Jak sama Autorka zaznacza, fabuła dość luźno nawiązuje do biografii Doroty Kłuszyńskiej, ale akcja rozgrywa się w miejscach, w których bohaterka przebywała i działała z całą swoją mocą, a także została oparta na wspomnieniach córki- Jadwigi Skrzyńskiej, i informacjach od jej jedynego prawnuka.
"Absolutnie niezwykła" pokazuje życie wydaje się zwyczajnych, ale tak naprawdę niezwyczajnych ludzi, patriotów, gotowych poświęcić wiele by ich mała ojczyzna rosła w siłę, dawała bezpieczeństwo mieszkańcom, dbała o ich zdrowie, przy okazji dając świadectwo, jak trudne były to czasy, w których przyszło im żyć.
Narracja pierwszoosobowa tylko ten trud podkreśla, a zarazem pozwala sobie wyobrazić myśli, uczucia i emocje, jakie targały główną bohaterką. Zrozumieć jej strach i rozterki gdy musiała wybierać pomiędzy swymi dziećmi i rodziną a dobrem ogółu. Autorka pięknie tu nakreśla ewolucję młodej dziewczyny, w dojrzałą i mądrą kobietę, niebojącą się dyskusji, mającą własne zdanie i ambicję.
Jest w tej książce wiele emocji, są rozczarowania, łzy i smutek nie brakuje niezrozumienia i goryczy, pytań dlaczego musi tak być? Jest w tej historii także dużo ciepła, miłości, wsparcia i nadziei.
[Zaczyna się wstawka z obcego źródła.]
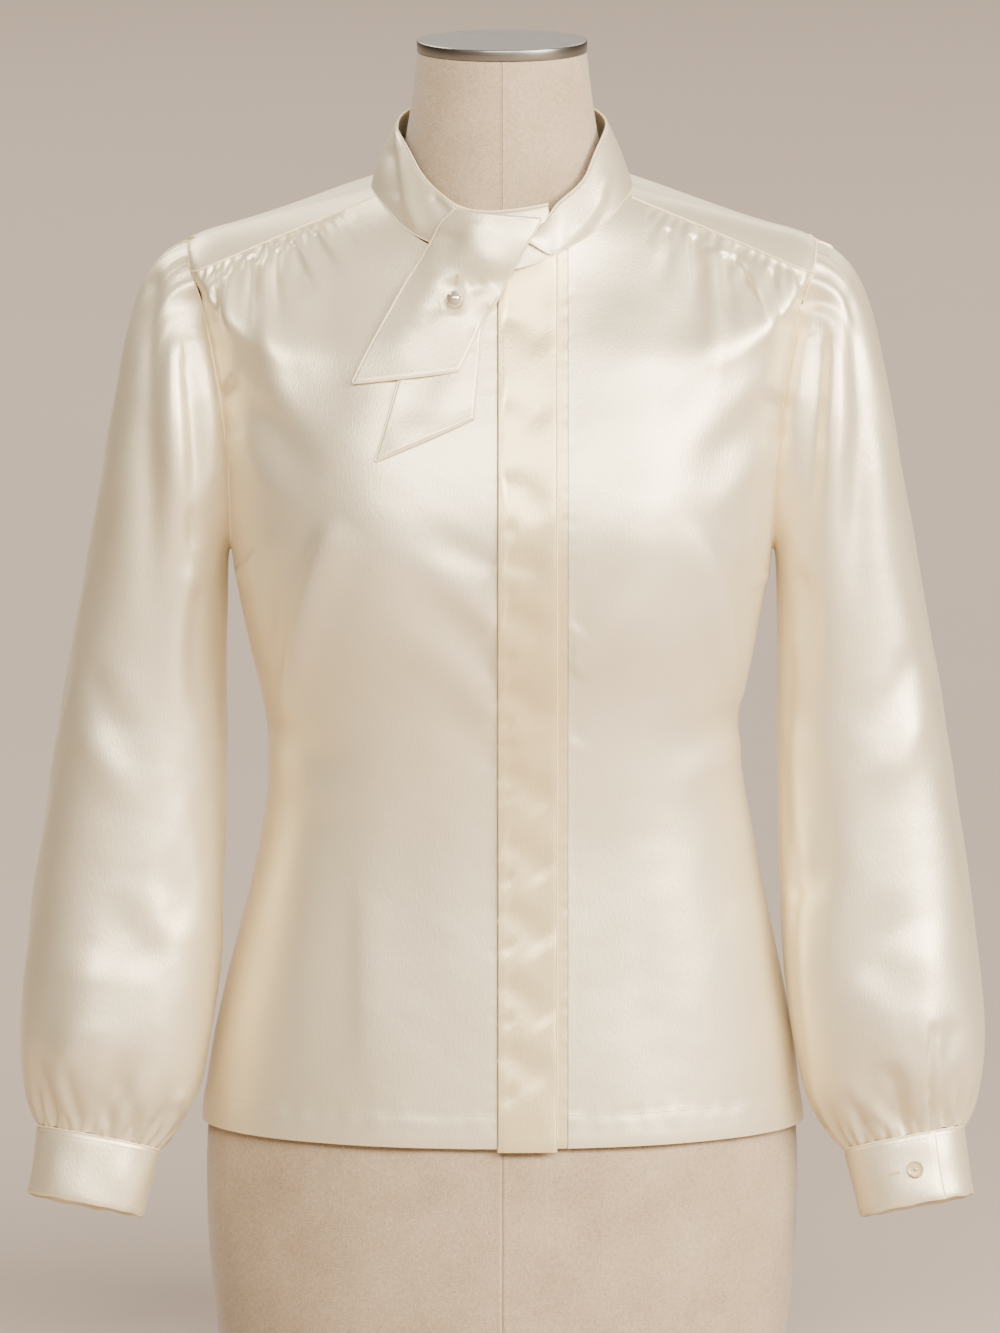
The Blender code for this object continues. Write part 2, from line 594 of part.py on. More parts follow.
def collar_rows(stations, rows):
    """The collar's outer face: a row of points from foot to top at each station."""
    column = {name: np.array([row[i] for row in stations]) for i, name in enumerate(COLLAR_COLUMNS)}
    turn = np.radians(column["turn"])
    foot = seam_foot(turn)
    free = column["seam"] == 0
    radial = np.stack([np.sin(turn), -np.cos(turn), np.zeros_like(turn)], axis=-1)
    up = np.array([0.0, 0.0, 1.0])
    foot[free] = (radial * column["foot_r"][:, None] + up * column["foot_z"][:, None])[free]
    foot[~free] += up * 2 * SEAM
    azimuth = np.arctan2(foot[:, 0], -foot[:, 1])
    heading = np.stack([np.sin(azimuth), -np.cos(azimuth), np.zeros_like(turn)], axis=-1)
    top = heading * column["top_r"][:, None] + up * column["top_z"][:, None]
    grid = []
    for share in np.linspace(0, 1, rows):
        swell = 1.6 * math.sin(math.pi * share)
        grid.append(foot * (1 - share) + top * share + heading * swell)
    return np.array(grid)


def make_collar():
    """The band collar, whose under end passes the centre front and whose upper end crosses over it."""
    outer = collar_rows(list(COLLAR_STATIONS.values()), 4)
    normal = grid_normal(outer, closed=False)
    away = outer * np.array([1.0, 1.0, 0.0])
    if np.sum(normal * away) < 0:
        normal = -normal
    inner = outer - normal * WALL
    return make_wall("collar_band", outer, inner, "satin")


def locate(x, z):
    """The angle and run at which the front of the body lies at x and z."""
    run = z - 160.0
    angle = np.arcsin(np.clip(x / 190.0, -0.9, 0.9))
    for _ in range(30):
        here = body_point(angle, run)
        miss_x, miss_z = x - here[..., 0], z - here[..., 2]
        turn = (body_point(angle + 1e-3, run) - here) / 1e-3
        rise = (body_point(angle, run + 0.5) - here) / 0.5
        scale = turn[..., 0] * rise[..., 2] - turn[..., 2] * rise[..., 0]
        angle = angle + 0.7 * (miss_x * rise[..., 2] - miss_z * rise[..., 0]) / scale
        run = np.clip(run + 0.7 * (miss_z * turn[..., 0] - miss_x * turn[..., 2]) / scale, 0, NECK_RUN - 0.6)
    return angle, run


def front_depth(x, z):
    """The y of the outermost cloth on the front: the body low down, the collar above."""
    angle, run = locate(x, np.minimum(z, 727.0))
    body_y = body_point(angle, run)[..., 1]
    radius = np.interp(z, [715.0, 727.0, 757.0, 770.0], [80.0, 79.5, 72.5, 70.0])
    collar_y = -np.sqrt(np.maximum(radius**2 - x**2, 1.0))
    blend = np.clip((z - 712.0) / 20.0, 0, 1)
    return body_y * (1 - blend) + np.minimum(collar_y, body_y + 20 * blend) * blend


def tab_grid(table, columns):
    """A tie end's outer face, a row for each station down its length."""
    grid = []
    for row in table.values():
        tab = dict(zip(TAB_COLUMNS, row))
        share = np.linspace(0, 1, columns + 1)
        x = tab["left_x"] * (1 - share) + tab["right_x"] * share
        z = tab["left_z"] * (1 - share) + tab["right_z"] * share
        stand = tab["stand_left"] * (1 - share) + tab["stand_right"] * share
        stand = stand + 1.2 * np.sin(math.pi * share)
        grid.append(np.stack([x, front_depth(x, z) - stand, z], axis=-1))
    return np.array(grid)


def make_tab(name, table):
    """A tie end: a flat tab with a slanted point."""
    outer = tab_grid(table, 5)
    normal = grid_normal(outer, closed=False)
    if normal[..., 1].sum() > 0:
        normal = -normal
    return make_wall(name, outer, outer - normal * WALL, "satin")


def make_turned(name, profile, centre, axis, material, sides=20):
    """A turned piece: radius and height pairs about an axis, closed at both ends."""
    axis = unit(np.asarray(axis, float))
    helper = np.array([0.0, 0.0, 1.0]) if abs(axis[2]) < 0.9 else np.array([1.0, 0.0, 0.0])
    first = unit(np.cross(helper, axis))
    second = np.cross(axis, first)
    turn = np.linspace(0, 2 * math.pi, sides, endpoint=False)
    ring = np.cos(turn)[:, None] * first + np.sin(turn)[:, None] * second
    points = [np.asarray(centre) + axis * height + ring * radius for radius, height in profile]
    points = np.concatenate(points)
    faces = [list(range(sides))[::-1], [len(points) - sides + i for i in range(sides)]]
    for row in range(len(profile) - 1):
        for i in range(sides):
            j = (i + 1) % sides
            low, high = row * sides, (row + 1) * sides
            faces.append([low + i, low + j, high + j, high + i])
    return make_object(name, points, faces, material)


def make_form():
    """The dress form's torso and neck, one smooth solid with a flat foot."""
    angle = np.radians(np.arange(0, 360, 12.0))
    angle = angle + 0.06 * np.sin(2 * angle)
    foot = Rings(FORM_COLUMNS, FORM_BASE)
    neck = Rings(FORM_COLUMNS, FORM_NECK)
    rows = [foot.point(angle, np.full_like(angle, run)) for run in foot.runs]
    for name, run in BODY.run_of.items():
        if name in ("hem", "over_hem", "neck"):
            continue
        place = np.full_like(angle, run)
        clearance = FORM_CLEARANCE + (SHOULDER_CLEARANCE if run > BODY.run_of["high_chest"] else 0.0)
        rows.append(body_point(angle, place) - clearance * body_normal(angle, place))
    rows += [neck.point(angle, np.full_like(angle, run)) for run in neck.runs]
    grid = np.array(rows)
    points = grid.reshape(-1, 3)
    rows, columns = grid.shape[:2]
    faces = [list(range(columns))[::-1], [(rows - 1) * columns + i for i in range(columns)]]
    for row in range(rows - 1):
        for i in range(columns):
            j = (i + 1) % columns
            low, high = row * columns, (row + 1) * columns
            faces.append([low + i, low + j, high + j, high + i])
    return make_object("dress_form", points, faces, "linen")


def make_cap():
    """The metal disc that closes the form's neck."""
    low, high = CAP_HEIGHTS
    profile = [(CAP_RADIUS - 0.8, 0.0), (CAP_RADIUS, 0.8), (CAP_RADIUS, high - low - 0.8),
               (CAP_RADIUS - 0.8, high - low)]
    return make_turned("neck_cap", profile, (0.0, 0.0, low), (0, 0, 1), "cap", sides=40)


def make_pearl():
    """The pearl on the upper tie end."""
    radius = PEARL_DIAMETER / 2
    x, z = -30.3, 702.0
    cloth = tab_grid({"row": (x - 30, z, x + 30, z, 4.6, 8.0)}, 2)[0, 1]
    centre = cloth + np.array([0.0, -radius - 0.9, 0.0])
    profile = [(radius * math.sin(a), -radius * math.cos(a)) for a in np.radians([20, 45, 70, 95, 120, 145, 168])]
    return make_turned("pearl", profile, centre, (0, -1, 0), "pearl", sides=16)


def make_cuff_button(name, side, lap_end):
    """A round button in the middle of a cuff's overlap."""
    turn = np.radians(lap_end + CUFF_OVERLAP / 2) + np.array([0.0, 0.05])
    rings, middle = cuff_rings(turn)
    normal = unit(np.cross(rings[2, 0] - rings[0, 0], rings[1, 1] - rings[1, 0]))
    if np.dot(normal, rings[1, 0] - middle[1, 0]) < 0:
        normal = -normal
    radius = CUFF_BUTTON_DIAMETER / 2
    profile = [(radius - 0.6, 0.0), (radius, 0.6), (radius, 1.6), (radius - 0.7, 2.2)]
    flip = np.array([side, 1.0, 1.0])
    centre = rings[1, 0] + normal * (CUFF_WALL + 3 * SEAM)
    return make_turned(name, profile, centre * flip, normal * flip, "button", sides=16)


def main():
    """Clear the scene and build every piece."""
    for obj in list(bpy.data.objects):
        bpy.data.objects.remove(obj, do_unlink=True)
    make_form()
    make_cap()
    make_front("front_right", -1, PLACKET_EDGES[0], 9)
    make_front("front_left", 1, BAND_EDGES[1], 8)
    make_strip("placket", PLACKET_EDGES, 3, PLACKET_LIFT, PLACKET_DROP)
    make_strip("button_band", BAND_EDGES, 3, 0.0, 0.0)
    make_back()
    make_yoke()
    make_collar()
    make_tab("tie_upper", TIE_UPPER)
    make_tab("tie_under", TIE_UNDER)
    make_sleeve("sleeve_right", -1)
    make_sleeve("sleeve_left", 1)
    make_cuff("cuff_right", -1, CUFF_LAP_ENDS["right"])
    make_cuff("cuff_left", 1, CUFF_LAP_ENDS["left"])
    make_pearl()
    make_cuff_button("cuff_button_left", 1, CUFF_LAP_ENDS["left"])
    make_cuff_button("cuff_button_right", -1, CUFF_LAP_ENDS["right"])


main()
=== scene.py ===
"""Looks of an ivory satin blouse with a tied band collar, on a linen-covered dress form.

The blouse's body is one smooth surface of rings, on which every panel is a thin shell between its own
seams.  Folds are soft ridges and troughs laid on that surface along short lines.
Tables are in millimetres, seen from the front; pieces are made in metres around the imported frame.
"""

import logging
import math
from dataclasses import dataclass, field
from enum import Enum
from typing import Callable, Dict, List, Optional, Sequence, Tuple

import bpy
import bmesh
import numpy as np
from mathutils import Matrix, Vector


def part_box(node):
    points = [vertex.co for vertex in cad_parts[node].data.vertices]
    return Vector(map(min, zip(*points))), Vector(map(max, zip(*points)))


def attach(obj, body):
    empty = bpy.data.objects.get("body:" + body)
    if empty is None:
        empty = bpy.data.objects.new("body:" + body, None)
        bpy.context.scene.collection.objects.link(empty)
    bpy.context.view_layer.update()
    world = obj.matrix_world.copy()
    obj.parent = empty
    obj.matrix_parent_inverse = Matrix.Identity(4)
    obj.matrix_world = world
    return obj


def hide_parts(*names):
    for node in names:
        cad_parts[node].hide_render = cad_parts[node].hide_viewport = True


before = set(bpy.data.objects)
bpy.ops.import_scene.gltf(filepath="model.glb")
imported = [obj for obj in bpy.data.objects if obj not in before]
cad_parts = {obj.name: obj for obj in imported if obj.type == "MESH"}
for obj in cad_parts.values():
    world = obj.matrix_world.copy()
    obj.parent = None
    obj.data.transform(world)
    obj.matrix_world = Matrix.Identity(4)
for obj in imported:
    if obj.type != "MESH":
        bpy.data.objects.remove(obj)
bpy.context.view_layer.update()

LOG = logging.getLogger("blouse")
MM = 0.001
Array = np.ndarray
Mesh = Tuple[np.ndarray, List[List[int]]]
Point = Tuple[float, float, float]
Pair = Tuple[float, float]
Line = Tuple[Pair, ...]
Table = Dict[str, Tuple[float, ...]]
Edges = Dict[str, Array]
Piece = bpy.types.Object
Material = bpy.types.Material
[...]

Doskonale została także napisana i pokazana skomplikowana i trudna sytuacja polityczna i geograficzna nie tylko Śląska Cieszyńskiego, ale i całego regionu tej części Europy. Łatwo poczuć klimat tamtego czasu, zobaczyć jak ludzie przetrwali dwie wojny światowe, co im dawało nadzieję, z czego ludzie się cieszyli, czego się bali, czego pragnęli. My czytelnicy, przypomnimy sobie przy tej lekturze wiele ważnych wydarzeń, które miały wielki wpływ na to jak wygląda teraz nasza ojczyzna.
Książkę czyta się doskonale, akcja toczy się dość szybko, trudno jest ją odłożyć na bok. Wraz z bohaterką przeżywałam jej rozterki, zastanawiałam się nad postulatami, przeżywałam wzloty i połykałam łzy rozczarowania i goryczy. Ogromnie dużo emocji mi towarzyszyło przy lekturze, niejednokrotnie pojawiło się olbrzymie wzruszenie.
Jest to moje drugie spotkanie z twórczością pani Władysławy i bardzo się cieszę, że przybliżała mi ona kolejną kobiecą postać, o której warto, a nawet trzeba mówić, by pamięć o niej nigdy nie przeminęła.
Pani Władysława stworzyła niesamowitą opowieść opartą na autentycznych wydarzeniach. Jest to historia niezwykła i bardzo się cieszę, że wiele osób dowie się o istnieniu tak odważnej i bohaterskiej, a zarazem skromnej kobiety, jaką była Dorota Kłuszyńska.
Na końcu książki znajdują się także krótkie biogramy męża i trzech córek, Ireny, Janiny i Jadwigi
Czy polecam?
Zdecydowanie tak. Każdy w tej powieści znajdzie coś dla siebie, zarówno fan powieści obyczajowych, jak i osoby uwielbiające książki historyczne i biografie wyjątkowych ludzi.